Food security remains one of the major problems that humanity faces in developing and developed parts of the world.

For example, the U.S. Department of Agriculture’s Economic Research Service estimates that 14.3 percent (17.5 million) of U.S. households were food insecure at some time during 2013. The latest Food and Agriculture Organization estimates indicate that globally, about 795 million people were chronically undernourished in 2012-14.

Various definitions of food security exist, but prevailing may be one as agreed upon at the 1996 World Food Summit: “A situation that exists when all people, at all times, have physical, social and economic access to sufficient, safe and nutritious food that meets their dietary needs and food preferences for an active and healthy life.” This ambitious definition has proved to be elusive to reach so far.

The definition has three major supports on which it relies: availability, access and utilization. Most efforts so far have been placed on the supply side, or the availability issue. While major progress has been made in that area, the insistence on new technologies that would make affected regions food self-sufficient seems to be ignoring basic tenets of economic efficiency. In other words, being able to produce some food while being economically inefficient cannot help integrate these regions into the global economic map.

Moreover, a lack of institutions and the seemingly inevitable tragedy of the commons in agricultural resource uses seems to be pointing against these economically counterintuitive strategies that have been pursued for decades by the international agriculture organizations. The tragedy of the commons is a term for a situation in which individuals, acting according to each one’s self-interest, behave contrary to the best interests of the whole group by depleting some common resource.

The access and utilization represent the demand side of the food security problem.

A different problem often occurs here. Multiple intermediaries, be it domestic governments or international organizations, often choose to exclude other similarly relevant players when it comes to the access and distribution of food aid. These strategic behaviors and cognitive biases of participants may and often do lead to the tragedy of the anticommons, often denying the endangered population any access to existing world food surpluses.

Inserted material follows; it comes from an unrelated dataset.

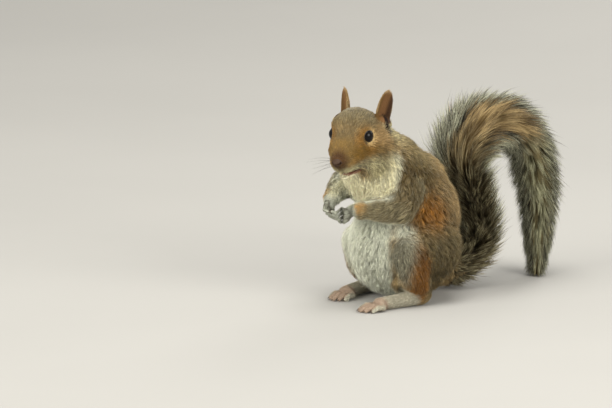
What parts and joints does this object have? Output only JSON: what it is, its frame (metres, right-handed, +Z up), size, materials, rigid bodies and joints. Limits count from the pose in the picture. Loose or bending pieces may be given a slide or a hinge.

The tragedy of the anticommons is a type of coordination breakdown in which those who have rights to a resource prevent others from using it, frustrating what would be a socially desirable outcome.

Economics is primarily a normative science, and it is based on some well-defined theories of individual and organizational behavior. When measuring poverty, and in turn the related issue of food security, relying on normative economic measures of these phenomena and corrective policies resulting from them may not be sufficient. Indeed, this is a humanistic as much as it is an economic problem.

Novel approaches to food security are being proposed. On the demand side, some economists consider that mechanisms of the quality, effectiveness and efficiency of the food security system should be evaluated by their impact on the quality of life of endangered populations. While no consensus exists on how the quality of life is defined, it is assumed to be those aspects of an individual’s subjective experience that relate directly and indirectly to the ability to lead an active and healthy life.

On the supply side, the motives of food aid donors and food security providers, directly and via policy mechanisms, are discussed in the context of the perceptions of the recipients’ deservingness.

As a welfare or food aid recipient, when is one to be content with his or her situation? Just because the quality of life may have improved to some extent, does that guarantee the person is content with his or her quality of life?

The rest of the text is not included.